Dionysos is this god; otherwise why would he appear there? There is nothing Dionysiac about the act and the countenance of Antigone. Yet she pushes to the limit the realization of something that might be called the pure and simple desire of death as such. She incarnates that desire.

Think about it. What happens to her desire? Shouldn't it be the desire of the Other and be linked to the desire of the mother? The text alludes to the fact that the desire of the mother is the origin of everything. The desire of the mother is the founding desire of the whole structure, the one that brought into the world the unique offspring that are Eteocles, Polynices, Antigone and Ismene; but it is also a criminal desire. Thus at the origin of tragedy and of humanism we find once again an impasse that is the same as Hamlet's, except strangely enough it is even more radical.


No mediation is possible here except that of this desire with its radically destructive character. The fruit of the incestuous union has split into two brothers, one of whom represents power and the other crime. There is no one to assume the crime and the validity of crime apart from Antigone.

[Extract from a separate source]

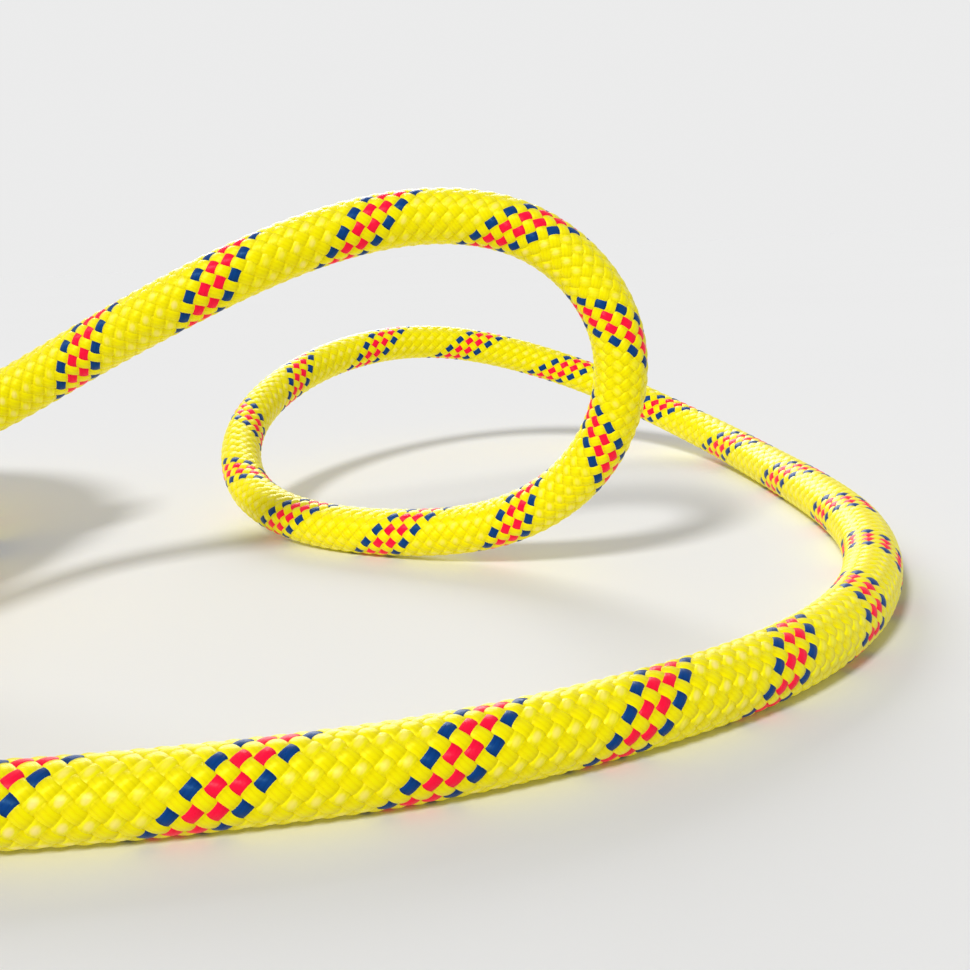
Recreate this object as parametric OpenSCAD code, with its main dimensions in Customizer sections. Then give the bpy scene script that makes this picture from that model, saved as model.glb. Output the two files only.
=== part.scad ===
// Dynamic climbing rope: a braided sheath over a bundle of core strands. One end
// stands in a loose loop, the rest lies in a round coil held by three fabric ties.
// Millimetres, +Z up, with the origin on the ground at the middle of the whole part.

/* [Rope] */
// Diameter over the sheath
rope_d = 10; // [9.5:0.1:10.5]
// Thickness of the braided sheath
sheath_wall = 1.05; // [0.9:0.05:1.15]
// Play between neighbouring core strands
strand_play = 0.03; // [0.02:0.01:0.08]

/* [Coil] */
// Radius of the outermost turn, at the middle of the rope
coil_r = 97.5; // [94:0.5:98]
// Turns in each layer
layer_turns = 5; // [3:1:5]
// Layers, one on another
layers = 4; // [2:2:4]
// Play between neighbouring turns
turn_play = 0.5; // [0.45:0.05:0.8]
// Length of the straight end that leaves the coil
coil_tail = 58; // [50:1:62]

/* [Rope ends] */
// Length of each end sleeve
sleeve_length = 38; // [30:1:38]
// Wall of an end sleeve
sleeve_wall = 0.75; // [0.5:0.05:0.8]
// Play between sleeve and sheath
sleeve_play = 0.15; // [0.1:0.05:0.2]
// Thickness of the melted seal on a rope end
seal_thickness = 3; // [2:0.5:4]

/* [Ties] */
// Width of a fabric tie
tie_width = 20; // [15:1:25]
// Thickness of a fabric tie
tie_thickness = 1; // [0.8:0.1:1.2]
// Length of the overlap where a tie closes on itself
tie_overlap = 26; // [20:1:28]

/* [Hidden] */

rope_r = rope_d / 2;
bore_r = rope_r - sheath_wall;
turn_pitch = rope_d + turn_play;
sleeve_bore_r = rope_r + sleeve_play;
sleeve_r = sleeve_bore_r + sleeve_wall;
// The coil's lowest turn lies on the ties, and the rope's ends on their sleeves.
rest_z = max(sleeve_r + 0.1, tie_thickness + rope_r);
end_lift = rest_z - rope_r;

// The turns stand over the front of the coil, and the last one runs on past it to
// where the loose stretch comes in.
coil_centre = [-98, -8, 0];
first_angle = -90;
run_on = 0.11;
turns = layers * layer_turns + run_on;
loop_rings = 24;
coil_sides = 6;

// Loose stretch: points of a uniform cubic B-spline, [x, y, height above lying flat].
// It runs from the free end, round a bend and a raised loop, over a low arch and on
// to the top of the coil. The last three points come from the coil itself.
loose_route = [
    [-35, -109, end_lift], [-11, -109, end_lift], [13, -109, end_lift],
    [36, -108, end_lift], [61, -108, 0], [85, -106, 0], [108, -103, 0],
    [131, -95, 0], [153, -84, 0], [171, -68, 0], [183, -48, 0], [191, -24, 0],
    [193, 0, 0], [192, 24, 0], [190, 48, 0], [185, 72, 2], [175, 93, 6],
    [157, 106, 15], [134, 111, 24], [109, 110, 31], [87, 103, 32],
    [68, 89, 28], [55, 67, 20], [53, 45, 11], [60, 25, 3], [76, 8, 0],
    [99, -5, 0], [123, -14, 3], [141, -23, 18], [146, -27, 43], [130, -22, 63],
    [105, -20, 66], [82, -26, 60], [61, -28, 51], [40, -21, 42],
    [15, -23, 29], [0, -42, 32]
];
route_step = 24;
rings_per_step = 2;
sheath_sides = 12;
strand_sides = 5;

// Core: three strands in the middle and nine round them.
inner_strands = 3;
outer_strands = 9;
strand_r = bore_r * cos(180 / sheath_sides) / 4.03 - strand_play / 2;
inner_ring_r = 1.155 * (strand_r + strand_play / 2);
outer_ring_r = 3.03 * (strand_r + strand_play / 2);

// Angles of the ties round the coil.
tie_angles = [15, 120, 225];
tie_play = 0.2;
tie_corner_r = 5;
corner_steps = 6;

sheath_colour = "#f0e61e";
core_colour = "#f4f2ea";
sleeve_colour = "#1c1d20";
seal_colour = "#c9b21c";
tie_colour = "#23252b";

function unit(v) = v / norm(v);
function eased(x) = let (c = min(max(x, 0), 1)) c * c * (3 - 2 * c);
function sum_of(v) = len(v) == 0 ? 0 : v * [for (x = v) 1];

// Position along the coil: t counts turns from the end on the ground. Each layer
// spirals in or out by one turn's width a turn, and the climb to the next layer
// takes the half turn where the spiral reverses.
function layer_of(t) = min(floor(max(t, 0) / layer_turns), layers - 1);
function turns_in(t) =
    let (k = layer_of(t), part = t - k * layer_turns)
    k % 2 == 0 ? part : layer_turns - part;
function climbed(t) =
    sum_of([for (k = [1:layers - 1]) eased((t - k * layer_turns) / 0.5 + 0.5)]);
function coil_radius(t) = coil_r - turn_pitch * turns_in(t);
function coil_point(t) =
    let (a = first_angle + 360 * t, r = coil_radius(t))
    coil_centre + [r * cos(a), r * sin(a), rest_z + turn_pitch * climbed(t)];
function coil_heading(t) = unit(coil_point(t + 0.001) - coil_point(t - 0.001));

// Straight ends: the ground end leaves along -X, the top end runs one diameter on.
tail_start = coil_point(0);
tail_end = tail_start - [coil_tail, 0, 0];
entry_heading = coil_heading(turns - 0.001);
entry_point = coil_point(turns) + rope_d * entry_heading;
coil_line = concat(
    [tail_end, (tail_start + tail_end) / 2],
    [for (i = [0:floor(turns * loop_rings)]) coil_point(i / loop_rings)],
    [coil_point(turns), entry_point]
);
coil_headings = [
    for (i = [0:len(coil_line) - 1])
        i < 2 ? [1, 0, 0]
        : i > len(coil_line) - 3 ? entry_heading
        : unit(coil_line[i + 1] - coil_line[i - 1])
];

// Least gap between turns, measured between the ring centres of different turns.
function least_gap(line, skip) =
    min([
        for (i = [0:len(line) - skip - 1])
            min([for (j = [i + skip:len(line) - 1]) norm(line[j] - line[i])])
    ]) - rope_d;
echo(least_gap_between_turns = least_gap(coil_line, round(loop_rings * 0.6)));

// Loose stretch as points and steady frames.
route = concat(
    [for (p = loose_route) [p[0], p[1], rope_r + p[2]]],
    [
        entry_point + route_step * entry_heading,
        entry_point,
        entry_point - route_step * entry_heading
    ]
);
function spline_weights(u) =
    [
        pow(1 - u, 3),
        3 * pow(u, 3) - 6 * pow(u, 2) + 4,
        -3 * pow(u, 3) + 3 * pow(u, 2) + 3 * u + 1,
        pow(u, 3)
    ] / 6;
function spline_point(p, k, u) = spline_weights(u) * [for (i = [0:3]) p[k + i]];
spans = len(route) - 3;
loose_line = [
    for (i = [0:spans * rings_per_step])
        let (k = min(floor(i / rings_per_step), spans - 1))
        spline_point(route, k, i / rings_per_step - k)
];
loose_headings = [
    for (i = [0:len(loose_line) - 1])
        i == 0 ? [1, 0, 0]
        : i == len(loose_line) - 1 ? -entry_heading
        : unit(loose_line[i + 1] - loose_line[i - 1])
];
// Each ring's side direction is the last one's, turned as little as possible.
function carried(side, heading) = unit(side - (side * heading) * heading);
function carried_sides(headings, i, side, done) =
    i == len(headings) ? done
    : let (next = carried(side, headings[i]))
      carried_sides(headings, i + 1, next, concat(done, [next]));
loose_sides = carried_sides(loose_headings, 0, [0, 1, 0], []);
loose_length = sum_of([for (i = [1:len(loose_line) - 1]) norm(loose_line[i] - loose_line[i - 1])]);
coil_length = sum_of([for (i = [1:len(coil_line) - 1]) norm(coil_line[i] - coil_line[i - 1])]);
echo(loose_length = loose_length, coil_length = coil_length);

// A ring of n points of radius r round centre + offset, in the ring's own plane.
function ring(centre, heading, side, r, n, offset = [0, 0], turn = 0) =
    let (up = cross(heading, side))
    [
        for (i = [0:n - 1])
            let (a = turn + 360 * i / n)
            centre + (offset[0] + r * cos(a)) * side + (offset[1] + r * sin(a)) * up
    ];

// Side faces between two loops of n points that start at a and b.
function band_faces(a, b, n) = [
    for (i = [0:n - 1], half = [0, 1])
        let (j = (i + 1) % n)
        half == 0 ? [a + i, a + j, b + j] : [a + i, b + j, b + i]
];

module solid_sweep(rings) {
    n = len(rings[0]);
    last = (len(rings) - 1) * n;
    points = [for (r = rings, p = r) p];
    faces = concat(
        [for (i = [1:n - 2]) [0, i + 1, i]],
        [for (k = [0:len(rings) - 2], f = band_faces(k * n, (k + 1) * n, n)) f],
        [for (i = [1:n - 2]) [last, last + i, last + i + 1]]
    );
    polyhedron(points = points, faces = [for (f = faces) [f[0], f[2], f[1]]], convexity = 12);
}

module hollow_sweep(outer, inner) {
    n = len(outer[0]);
    rings = len(outer);
    points = concat([for (r = outer, p = r) p], [for (r = inner, p = r) p]);
    base = rings * n;
    last = (rings - 1) * n;
    faces = concat(
        [for (k = [0:rings - 2], f = band_faces(k * n, (k + 1) * n, n)) f],
        [for (k = [0:rings - 2], f = band_faces(base + (k + 1) * n, base + k * n, n)) f],
        band_faces(base, 0, n),
        band_faces(last, base + last, n)
    );
    polyhedron(points = points, faces = [for (f = faces) [f[0], f[2], f[1]]], convexity = 12);
}

function loose_rings(r, n, offset = [0, 0], turn = 0) = [
    for (i = [0:len(loose_line) - 1])
        ring(loose_line[i], loose_headings[i], loose_sides[i], r, n, offset, turn)
];

module sheath_free_stretch() {
    color(sheath_colour)
        hollow_sweep(loose_rings(rope_r, sheath_sides), loose_rings(bore_r, sheath_sides));
}

module core_strand(number) {
    inner = number <= inner_strands;
    angle = inner
        ? 360 * (number - 1) / inner_strands
        : 360 * (number - inner_strands - 0.5) / outer_strands;
    reach = inner ? inner_ring_r : outer_ring_r;
    color(core_colour)
        solid_sweep(loose_rings(strand_r, strand_sides, reach * [cos(angle), sin(angle)], angle));
}

// The sides of the coil's rope are level, so its turns lie flat on the ties.
module rope_coil() {
    color(sheath_colour)
        solid_sweep([
            for (i = [0:len(coil_line) - 1])
                let (side = unit(cross([0, 0, 1], coil_headings[i])))
                ring(coil_line[i], coil_headings[i], side, rope_r, coil_sides)
        ]);
}

// A sleeve and a seal are drawn along +X from the rope's end face at x = 0, and
// the rope fills the sleeve from there on.
module end_sleeve() {
    color(sleeve_colour)
        translate([-seal_thickness, 0, 0])
            rotate([0, 90, 0])
                difference() {
                    cylinder(r = sleeve_r, h = sleeve_length, $fn = 64);
                    translate([0, 0, -1])
                        cylinder(r = sleeve_bore_r, h = sleeve_length + 2, $fn = 64);
                }
}

module end_seal() {
    rim = 1;
    r = rope_r - 0.1;
    outline = concat(
        [[0, 0], [r, 0]],
        [
            for (a = [0:15:90])
                [r - rim + rim * cos(a), seal_thickness - rim + rim * sin(a)]
        ],
        [[0, seal_thickness]]
    );
    color(seal_colour)
        rotate([0, -90, 0])
            rotate_extrude($fn = 64)
                polygon(outline);
}

// Both ends point along -X, the loose one and the coil's.
module at_loose_end() {
    translate(loose_line[0]) children();
}

module at_coil_end() {
    translate(tail_end) children();
}

// Outline of a rectangle from (x0, y0) to (x1, y1) with round corners.
function round_outline(x0, y0, x1, y1, r) = [
    for (corner = [0:3], i = [0:corner_steps])
        let (
            a = 90 * corner + 90 * i / corner_steps,
            cx = corner == 0 || corner == 3 ? x1 - r : x0 + r,
            cy = corner < 2 ? y1 - r : y0 + r
        )
        [cx + r * cos(a), cy + r * sin(a)]
];

// A tie is a band round all the turns at one angle, with its end lapped over the
// outside. The coil is narrowest at the back, so each tie is drawn to its own width.
module tie_strap(angle) {
    part = (angle - first_angle) / 360;
    wide = max(part, 1 - part);
    near = coil_r - turn_pitch * (layer_turns - 1 + wide) - rope_r - tie_play;
    far = coil_r - turn_pitch * (1 - wide) + rope_r + tie_play;
    top = rest_z + turn_pitch * (layers - 1) + rope_r + tie_play;
    t = tie_thickness;
    lap = tie_overlap / 2;
    color(tie_colour)
        translate(coil_centre)
            rotate([90, 0, angle])
                linear_extrude(height = tie_width, center = true)
                    difference() {
                        union() {
                            polygon(round_outline(near - t, 0, far + t, top + t, tie_corner_r + t));
                            translate([far, top / 2 - lap])
                                square([2 * t, 2 * lap]);
                        }
                        polygon(round_outline(near, t, far, top, tie_corner_r));
                    }
}

sheath_free_stretch();
core_strand(1);  // core_strand_01
core_strand(2);  // core_strand_02
core_strand(3);  // core_strand_03
core_strand(4);  // core_strand_04
core_strand(5);  // core_strand_05
core_strand(6);  // core_strand_06
core_strand(7);  // core_strand_07
core_strand(8);  // core_strand_08
core_strand(9);  // core_strand_09
core_strand(10);  // core_strand_10
core_strand(11);  // core_strand_11
core_strand(12);  // core_strand_12
rope_coil();
at_loose_end() end_sleeve();  // end_sleeve_loop_side
at_coil_end() end_sleeve();  // end_sleeve_coil_side
at_loose_end() end_seal();  // end_seal_loop_side
at_coil_end() end_seal();  // end_seal_coil_side
tie_strap(tie_angles[0]);  // tie_strap_1
tie_strap(tie_angles[1]);  // tie_strap_2
tie_strap(tie_angles[2]);  // tie_strap_3
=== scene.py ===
"""Dynamic climbing rope: a braided sheath over a strand core, with sleeved ends.

The loose stretch is braided from twenty real yarns, each a mesh of its own that passes
over and under the others. The rest of the rope lies in a round coil under three ties.
Everything is in metres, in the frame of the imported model.
"""

import logging
import math
from dataclasses import dataclass, field
from enum import Enum
from typing import Callable, Optional, Sequence

import bpy
import numpy as np
from mathutils import Matrix, Vector

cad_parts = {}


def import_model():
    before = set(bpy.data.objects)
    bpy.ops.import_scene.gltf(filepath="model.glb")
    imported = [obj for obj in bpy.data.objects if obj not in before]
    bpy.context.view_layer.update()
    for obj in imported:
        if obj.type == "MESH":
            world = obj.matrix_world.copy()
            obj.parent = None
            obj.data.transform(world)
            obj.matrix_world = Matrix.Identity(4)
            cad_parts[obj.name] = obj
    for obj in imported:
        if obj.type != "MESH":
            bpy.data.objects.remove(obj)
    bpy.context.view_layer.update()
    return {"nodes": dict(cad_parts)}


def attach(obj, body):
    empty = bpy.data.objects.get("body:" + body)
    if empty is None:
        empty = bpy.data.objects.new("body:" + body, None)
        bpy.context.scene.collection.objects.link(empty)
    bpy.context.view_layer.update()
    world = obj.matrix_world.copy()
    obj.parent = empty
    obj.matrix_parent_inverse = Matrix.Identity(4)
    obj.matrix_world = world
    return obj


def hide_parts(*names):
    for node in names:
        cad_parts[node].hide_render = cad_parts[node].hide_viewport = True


log = logging.getLogger("rope")

TAU = 2.0 * math.pi
MM = 0.001
IMAGE_SIDE = 970
YARN_MAP = "Yarn"
SHARP_EDGE = math.radians(60.0)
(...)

Between the two of them, Antigone chooses to be purely and simply the guardian of the being of the criminal as such. No doubt things could have been resolved if the social body had been willing to pardon, to forget and cover over everything with the same funeral rites. It is because the community refuses this that Antigone is required to sacrifice her own being in order to maintain that essential being which is the family Atè, and that is the theme or true axis on which the whole tragedy turns. [Thus, Antigone's Até is not a matter of a desire which comes strictly out of nothing. Her desire is the desire of the Other, but one that chooses to identify with one side of her family history, the desire which it has occluded behind its

Antigone perpetuates, eternalizes, immortalizes that Atè.